Under this regime, to show selective prosecution, a defendant must establish by "clear" evidence that "similarly situated individuals" without the prohibited characteristic were not prosecuted, and that the motive in this case was impermissibe. In a case alleging racial selective prosecution the defendant would have to show similarly situated people of a different race weren't prosecuted. In a case like Mr. D'Souza's the defendant would have to show both that (1) similarly situated people who didn't engage in the protected speech weren't prosecuted, and (2) the decision to prosecute was based on animus towards the protected speech. This is a tremendously difficult standard to meet. How is a defendant supposed to know whether other people have committed the same crime and been passed over by the government, particularly when the government's investigations are secret and when the conduct in question is difficult to detect?
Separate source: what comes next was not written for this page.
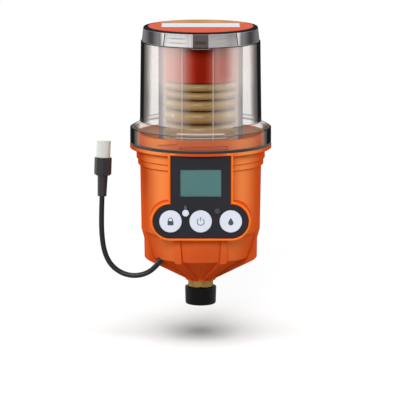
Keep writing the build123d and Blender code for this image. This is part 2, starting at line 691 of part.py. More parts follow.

A defendant can demand discovery from the government about whether it has passed over other people who committed the crime. But the Supreme Court has set a high bar for entitlement to such discovery. To force the government to produce statistics and other information about its prosecution decisions, the defendant must produce "some" evidence in support of both prongs of the selective prosecution test — that is, some evidence that others similarly situated are not being prosecuted, and some evidence of improper motive. In U.S. v. Armstrong in 1996, the Supreme Court held that it was not enough that defense lawyers in Los Angeles showed that the defendants in federal crack cocaine cases were almost all African-American; to get discovery they also had to supply some evidence that the feds were passing over white defendants.

In short, a mere suspicious appearance — like the indictment of a vigorous critic of the administration — is not enough to show unconstitutionally selective prosecution. D'Souza's attorneys should certainly explore the issue, but it will not be an easy motion to win. The system only nominally protects rights; for the most part the system protects the system.